The initial customer requirement was to develop software solely for use by supervisors and managers. However, upon closer inspection, the development team found it fit to include clients as well as personnel components, to which the client was receptive.
The software process was so satisfactory it exceeded our expectations, especially because of the flexibility it offered us. The major problem encountered was at the onset when the warehouse clients had to be involved; they were not very receptive to the idea initially. Fortunately, we were able to convince them. The process was followed as closely as was possible, with the exception that once set, the overall deliverables did not change significantly thus there was little cause for revision.
Developing the system
This document as presented can actually be used to develop a software system not only for a warehouse but also for a production plant- incorporating necessary adjustments, and with improvements upon the following:
The test stubs which are not sufficient to run an executable program
Using an object-oriented code to write the program, so as to enhance security.
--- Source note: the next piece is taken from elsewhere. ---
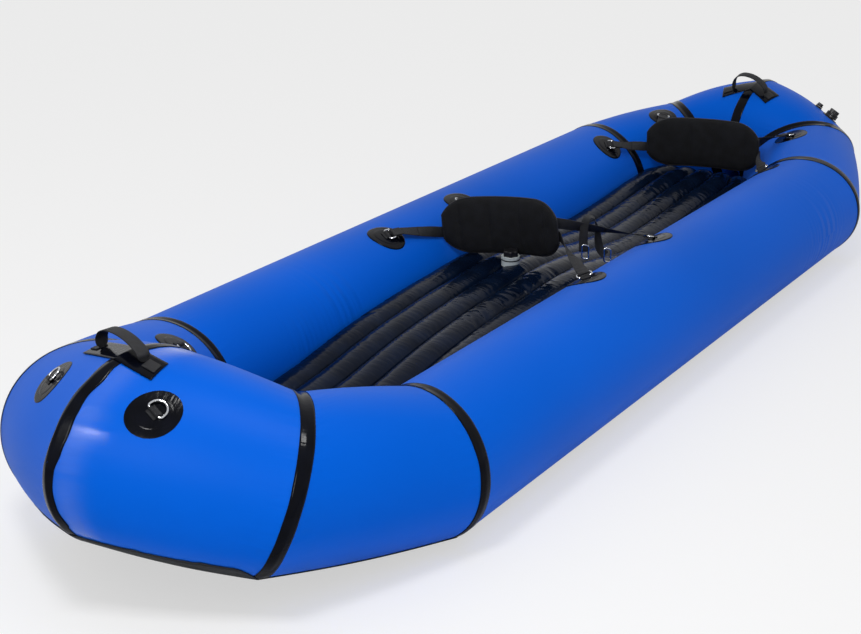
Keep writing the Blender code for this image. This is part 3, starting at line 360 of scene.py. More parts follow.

Actual time spent on the project was almost similar to the predicted times, with one or two exceptions. However, it is important to note that this was only achieved due to the ample contingency times earlier assigned. The lesson to be taken away is to always allocate sufficient contingency time to activities and stick, as far as is possible, to the timetable. Of key importance is that each member of the team be assigned a specific role so as to ensure that the task is done in an orderly and systematic fashion. This, I believe, enabled a timely delivery of the system to the client.
The process of developing the system was intense, as it was exciting. As with any undertaking, the project presented its own unique challenges which the development team was able to tackle rather well.